Separate out the lines that hold "this".

3D code data
==============================

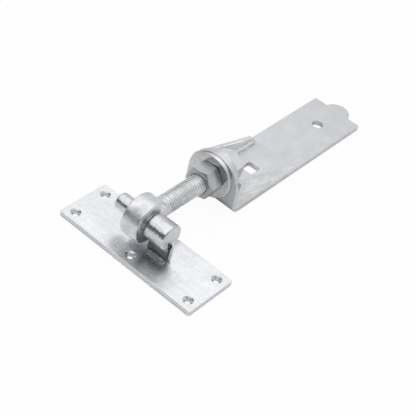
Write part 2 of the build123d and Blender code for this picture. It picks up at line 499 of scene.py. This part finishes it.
def stand_on_foot(shape, place):
    """Leaves the nut on a round foot, so that a gap runs round under its corners."""
    sizes = bpy.context.scene.hinge_edges
    inwards = math.copysign(1, sum(vertex.co.x - place for vertex in shape.verts))
    for vertex in shape.verts:
        if abs(vertex.co.x - place) < CONTACT_DISTANCE:
            vertex.co.x += inwards * sizes.foot_height
    top = place + inwards * 1.5 * sizes.foot_height  # half its height inside the nut
    bore = min((vertex.co - ROD_CENTRE).yz.length for vertex in shape.verts) + MERGE_DISTANCE
    corners = [
        shape.verts.new((along, ROD_CENTRE.y, ROD_CENTRE.z + out))
        for along, out in (
            (place, bore),
            (place, sizes.foot_radius),
            (top, sizes.foot_radius),
            (top, bore),
        )
    ]
    rim = [shape.edges.new((corners[at - 1], corners[at])) for at in range(4)]
    bmesh.ops.spin(
        shape,
        geom=corners + rim,
        cent=ROD_CENTRE,
        axis=ALONG_ROD,
        angle=math.tau,
        steps=sizes.foot_steps,
        use_merge=True,
    )
    bmesh.ops.recalc_face_normals(shape, faces=shape.faces)


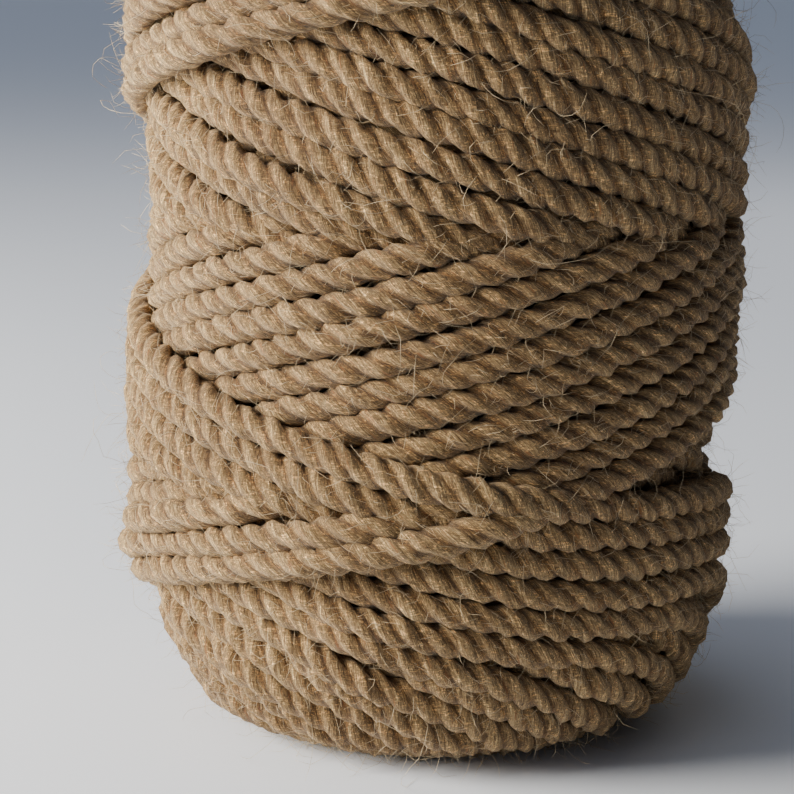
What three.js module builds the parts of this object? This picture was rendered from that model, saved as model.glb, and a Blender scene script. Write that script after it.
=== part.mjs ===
// A spool of three-ply jute twine, wound crosswise without a core, standing on one end.
// Millimetres, +Z up. The origin is the middle of the face it stands on, and the front is -Y.
import * as THREE from "three";

// Driving dimensions of the wound form
const HEIGHT = 192; // over both end faces
const MEAN_RADIUS = 55; // of the outer wall, half way between its highest and lowest turns
const SHOULDER_WIDTH = 26; // how far each round end reaches in from the wall
const SHOULDER_HEIGHT = 28; // how far each round end reaches along the wall
const HOLE_RADIUS = 17; // left by the mandrel that it was wound on
const LIP_RADIUS = 5; // rounds the hole's edge at both ends

// Driving dimensions of the winding
const TURN_THICKNESS = 4.1; // one layer of 5 mm twine, pressed into the layer under it
const LEAD = 90; // rise of the twine in one turn round the spool
const CROSSING_ANGLE = 18; // degrees from the front, towards +X, where the last turns cross
const CROSSING_HEIGHT = 49.5; // of that crossing
const STEP_SHARE = 0.07; // share of the lead over which a band's edge steps down

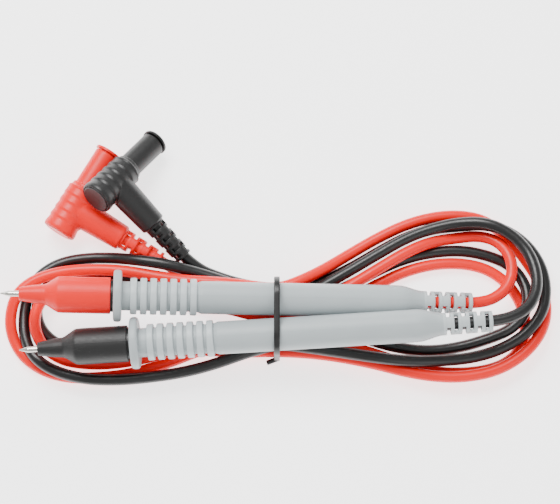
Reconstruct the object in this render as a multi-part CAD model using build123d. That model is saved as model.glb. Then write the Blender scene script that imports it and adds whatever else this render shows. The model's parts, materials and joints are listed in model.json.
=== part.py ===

==============================

§ **Worked solution**
Write part 2 of the build123d and Blender code for this picture. It picks up at line 499 of scene.py. This part finishes it.
What three.js module builds the parts of this object? This picture was rendered from that model, saved as model.glb, and a Blender scene script. Write that script after it.
Reconstruct the object in this render as a multi-part CAD model using build123d. That model is saved as model.glb. Then write the Blender scene script that imports it and adds whatever else this render shows. The model's parts, materials and joints are listed in model.json.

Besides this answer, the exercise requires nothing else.